Right now, we can’t depend on existing structures to promote the message of inherent worth and protect the safety of all. There’s been too much violence–not just about Israel, but about guns and health education and so much more. There’s way too much vitriol, fostered by social media and politicians who spew hatred to improve ratings. Our society is not only split; it is fractured in this respect.
The only solution I can think about is open communication. I went on from Mr. Rubin’s Hebrew School classes and swore not to be like him. I learned languages of people from so many different cultures so I could make friends with children in countries other than the US and Israel. As a fringe benefit, I learned songs and stories and cultures from all around the world. Best of all, now I find myself advocating for children because I know their language and their countries’ history.

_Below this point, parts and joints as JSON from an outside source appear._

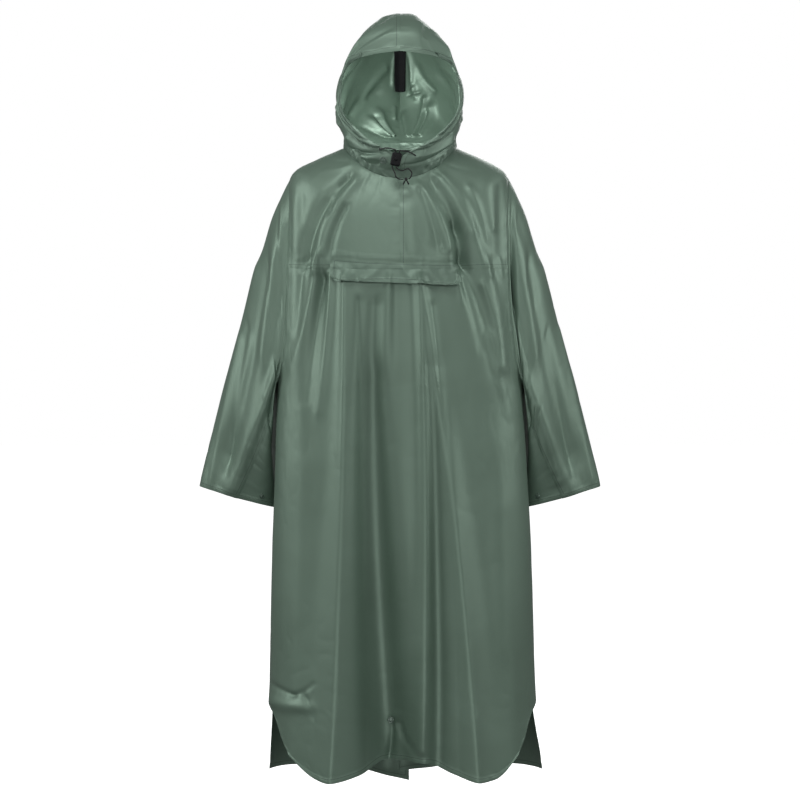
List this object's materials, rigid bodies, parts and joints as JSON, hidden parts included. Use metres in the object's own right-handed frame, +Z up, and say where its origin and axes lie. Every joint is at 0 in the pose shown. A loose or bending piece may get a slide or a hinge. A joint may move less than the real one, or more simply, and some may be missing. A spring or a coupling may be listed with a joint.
{
  "type": "rain poncho with hood and sleeves",
  "caption": "Long hooded rain poncho with wide sleeves, drawcord neck, chest pocket flap, side slits and a lapped back vent, hanging filled out with no wearer.",
  "frame": {"origin": "between the shoulders, level with the side of the neck, where a wearer's shoulders hold the garment", "axes": "+Z up; the front faces -Y; the wearer's left is +X"},
  "size_m": [0.8056, 0.382, 1.5578],
  "materials": {
    "coated_nylon": "grey-green coated nylon with a satin sheen",
    "nylon_trim": "the same nylon, doubled and stitched",
    "black_webbing": "matt black webbing",
    "black_cord": "braided black cord",
    "black_plastic": "matt black plastic",
    "green_plastic": "grey-green plastic, lightly glossy",
    "dark_metal": "dark coated metal"
  },
  "bodies": {
    "root": {"front_body": "coated_nylon", "front_yoke_left": "coated_nylon", "front_yoke_right": "coated_nylon", "back_left": "coated_nylon", "back_right": "coated_nylon", "sleeve_left": "coated_nylon", "sleeve_right": "coated_nylon", "gusset_left": "coated_nylon", "gusset_right": "coated_nylon", "hood_left": "coated_nylon", "hood_right": "coated_nylon", "neckband": "nylon_trim", "chest_flap": "nylon_trim", "face_channel_left": "nylon_trim", "face_channel_right": "nylon_trim", "hood_strap": "black_webbing", "cord_lock": "black_plastic", "drawcord_left": "black_cord", "drawcord_right": "black_cord", "drawcord_end_left": "black_cord", "drawcord_end_right": "black_cord", "cord_knot": "black_cord", "cord_tip_left": "black_cord", "cord_tip_right": "black_cord", "eyelet_left": "dark_metal", "eyelet_right": "dark_metal", "cuff_snap_left": "dark_metal", "cuff_snap_right": "dark_metal", "hem_snap": "dark_metal", "throat_snap": "green_plastic"}
  },
  "joints": []
}
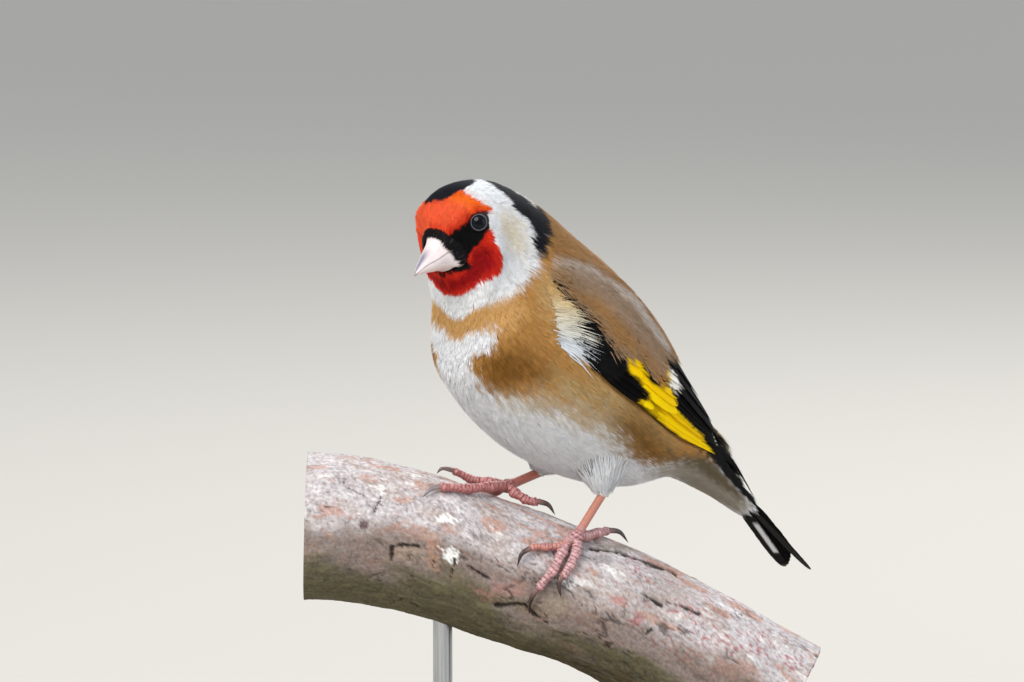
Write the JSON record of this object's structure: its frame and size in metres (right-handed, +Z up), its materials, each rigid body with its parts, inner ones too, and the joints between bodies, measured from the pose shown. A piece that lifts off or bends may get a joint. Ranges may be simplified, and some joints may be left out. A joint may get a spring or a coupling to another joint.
{
  "type": "european goldfinch, perched, still model",
  "caption": "Life-size perched finch gripping a cut length of branch, held up by a plain round display stand with slim rods; still, no joints.",
  "frame": {"origin": "centre of the flat underside of the stand's round base", "axes": "+Z up, the bird's body faces -Y and its left side is +X; its head turns a little to its left"},
  "size_m": [0.104, 0.1144, 0.1424],
  "materials": {
    "face": "matt crimson, black and white face feathers",
    "nape": "matt white and black feathers, tawny behind",
    "body": "soft tawny back, buff breast sides and white belly feathers",
    "wing": "black flight feathers with a bright yellow bar",
    "tail": "black feathers with white patches",
    "bill": "pale pinkish horn with a grey ridge",
    "eye": "wet, very dark brown",
    "leg": "pink scaled skin",
    "claw": "dark brown horn",
    "thigh": "white downy feathers",
    "bark": "rough grey bark with lichen",
    "rod": "satin",
    "base": "oiled walnut"
  },
  "bodies": {
    "root": {"bill_lower": "bill", "bill_upper": "bill", "claw_left_hind": "claw", "claw_left_inner": "claw", "claw_left_middle": "claw", "claw_left_outer": "claw", "claw_right_hind": "claw", "claw_right_inner": "claw", "claw_right_middle": "claw", "claw_right_outer": "claw", "eye_left": "eye", "eye_right": "eye", "foot_left": "leg", "foot_right": "leg", "head": "face", "leg_left": "leg", "leg_right": "leg", "neck": "nape", "perch": "bark", "stand_base": "base", "stand_rod_back": "rod", "stand_rod_front": "rod", "tail": "tail", "thigh_left": "thigh", "thigh_right": "thigh", "torso": "body", "wing_left": "wing", "wing_right": "wing"}
  },
  "joints": []
}
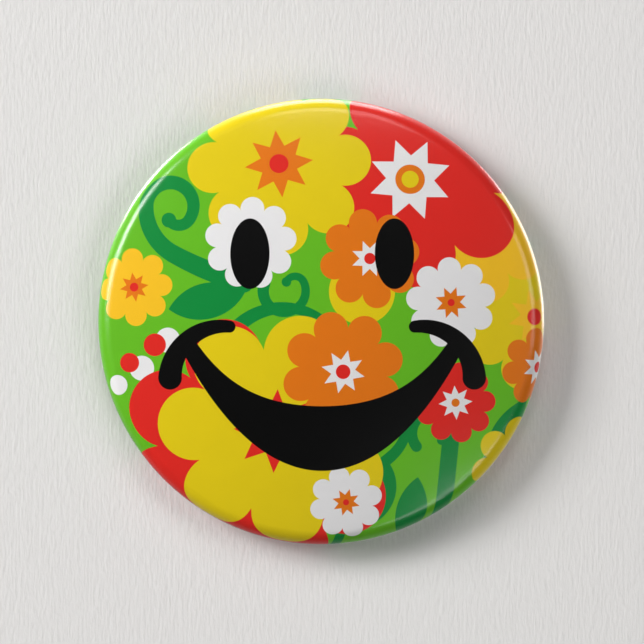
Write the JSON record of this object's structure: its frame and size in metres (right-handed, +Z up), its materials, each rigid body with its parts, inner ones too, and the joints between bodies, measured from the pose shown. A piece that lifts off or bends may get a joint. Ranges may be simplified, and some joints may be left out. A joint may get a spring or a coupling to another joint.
{
  "type": "pin-back button badge",
  "caption": "Round domed pin-back button badge: clear film over a printed paper face, rolled shell rim, stamped back plate and a sprung safety pin with an open catch.",
  "frame": {"origin": "centre of the flat ring behind the rim, in the plane that lies against the cloth", "axes": "+X to the right seen from the front, +Z up as worn, +Y from the face towards the wearer"},
  "size_m": [0.0572, 0.0078, 0.0572],
  "materials": {
    "clear_film": "clear glossy polyester film",
    "printed_paper": "coated paper printed in flat spot colours",
    "tinplate_shell": "pressed tinplate, bright",
    "tinplate_back": "stamped tinplate with a fine rolled grain",
    "nickel_wire": "nickel-plated spring wire"
  },
  "bodies": {
    "badge": {"clear_film": "clear_film", "printed_paper": "printed_paper", "front_shell": "tinplate_shell", "back_plate": "tinplate_back", "pin_fixed_leg": "nickel_wire"},
    "coil": {"pin_coil": "nickel_wire"},
    "needle": {"pin_needle": "nickel_wire"}
  },
  "joints": [
    {"name": "needle_squeeze", "type": "hinge", "parent": "badge", "child": "coil", "pos_m": [0.01553, -0.00208, 0.002], "axis": [0, 1, 0], "range_deg": [0, 6], "stiffness_Nm_per_rad": 0.3, "springref_deg": -8.59},
    {"name": "needle_lift", "type": "hinge", "parent": "coil", "child": "needle", "pos_m": [0.01212, -0.00042, -0.0002], "axis": [0, 0, -1], "range_deg": [0, 60], "stiffness_Nm_per_rad": 0.1}
  ]
}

I know that history is taught differently wherever you go. One country’s birthday is another’s disaster. One army’s triumph is the other’s travesty. But a pyrrhic victory is no full victory. There are no winners in war.
The hostages may never come home. The Gazans have homes that they can never come home to. And still the fighting continues, and as it continues, nobody is safe.
College students, I beg you: speak to one another. Learn of your commonalities.
College leaders, I beg you: lead by example. Encourage civil communication. Create listening circles. Develop protocols. Invite everyone to the table.
Everyone: call your Jewish friends and wish them a peaceful Passover. Call your Muslim friends and check in on them. Reach out to someone you don’t know, someone who looks or sounds a little different than you do, and share some bread and stories.
Start a conversation, but make it guided towards peace and safety. We can’t fix it all, but we can each do our bit.